What does God think of those who claim to speak for him but who are false? In both Deuteronomy 18 and 13, God gives the same command regarding false prophets. In ancient Israel, to claim a word from God that was not a word from God was to earn the death penalty. That nation was not to tolerate, even for a moment, a person who claimed to speak for God but who did not. God hates it when people claim he said something he did not. And even in the New Testament, even as late as the book of revelation, Jesus demanded that his church not tolerate false prophets. (cf. Revelation 2:20-23).


Now, let us tie this all together. Prophets speak the word of God. Quite often, prophets, even when the canon of Scripture was incomplete, simply cited and applied the word of God. Now the canon of Scripture is complete. Thus, prophets today are those who will rightly cite and apply the already-spoken word of God for the people of God to understand and obey. God is very strongly opposed to anyone claiming that he said anything he did not say. And god commands his people not to put up with those who claim that God said things God did not say.
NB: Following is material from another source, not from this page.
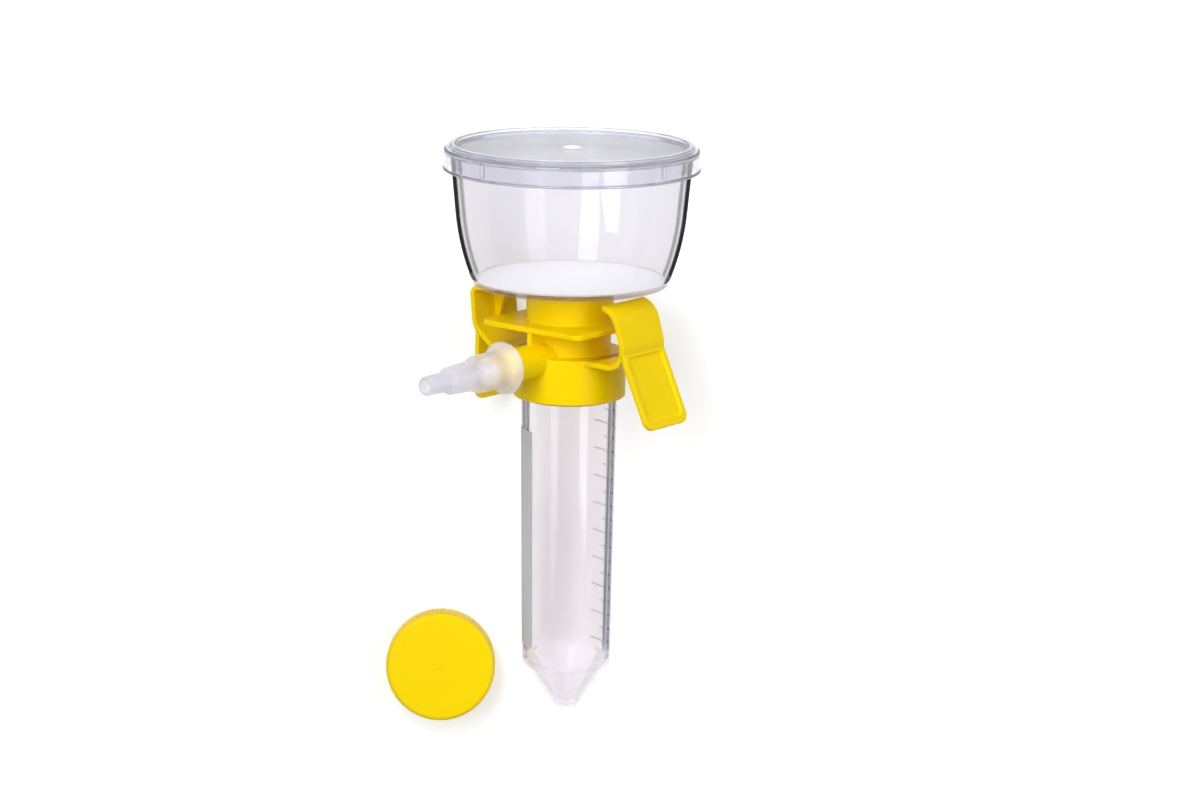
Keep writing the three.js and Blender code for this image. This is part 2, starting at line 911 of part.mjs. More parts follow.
function filtrationUnit() {
  const unit = uprightUnit();
  unit.quaternion.setFromRotationMatrix(layingTurn(unit));
  const lowest = new THREE.Box3().setFromObject(unit, true).min.z;
  unit.position.z = -lowest;
  const cap = piece("tube_cap", capGeometry(), yellowPolypropylene);
  cap.position.set(capAlong, capAside, 0);
  const whole = new THREE.Group();
  whole.add(unit, cap);
  centreOnFloor(whole);
  return whole;
}

export default filtrationUnit();
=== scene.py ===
import json
import math

import bmesh
import bpy
from bpy.props import FloatProperty, FloatVectorProperty, IntProperty, PointerProperty
from mathutils import Matrix, Vector


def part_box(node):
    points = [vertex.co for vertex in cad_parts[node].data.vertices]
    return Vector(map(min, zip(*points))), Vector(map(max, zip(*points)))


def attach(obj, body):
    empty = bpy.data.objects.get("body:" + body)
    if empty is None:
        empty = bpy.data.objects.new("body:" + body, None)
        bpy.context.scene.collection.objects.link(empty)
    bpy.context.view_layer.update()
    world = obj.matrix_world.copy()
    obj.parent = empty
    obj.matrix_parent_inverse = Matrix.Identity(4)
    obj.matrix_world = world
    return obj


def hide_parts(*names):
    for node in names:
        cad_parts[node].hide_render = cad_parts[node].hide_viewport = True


bl_info = {
    "name": "Vacuum filtration unit",
    "version": (1, 0, 0),
    "blender": (4, 5, 0),
    "location": "View3D > Sidebar > Filtration",
    "description": "Dresses a vacuum filtration unit with its lid, funnel, adapter, tube and cap",
    "category": "Object",
}

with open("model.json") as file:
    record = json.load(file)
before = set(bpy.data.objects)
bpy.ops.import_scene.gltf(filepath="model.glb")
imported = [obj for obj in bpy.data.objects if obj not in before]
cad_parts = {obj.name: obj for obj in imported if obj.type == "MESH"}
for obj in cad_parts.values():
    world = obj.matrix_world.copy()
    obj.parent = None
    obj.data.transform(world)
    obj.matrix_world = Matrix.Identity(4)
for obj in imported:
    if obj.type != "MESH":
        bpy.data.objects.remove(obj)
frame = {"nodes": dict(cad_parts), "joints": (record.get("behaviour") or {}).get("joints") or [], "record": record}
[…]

Our test for those claiming the gift of prophecy is simple. Is what they are saying found in Scripture or in Scripture rightly applied? If what a person says is found in Scripture rightly understood and applied, follow that word. If what a person says is simply mystical and non-scriptural, you have no calling to follow it or the one who claims it. Let us learn to follow the Lord by holding high his perfect word just as did the true prophets of old.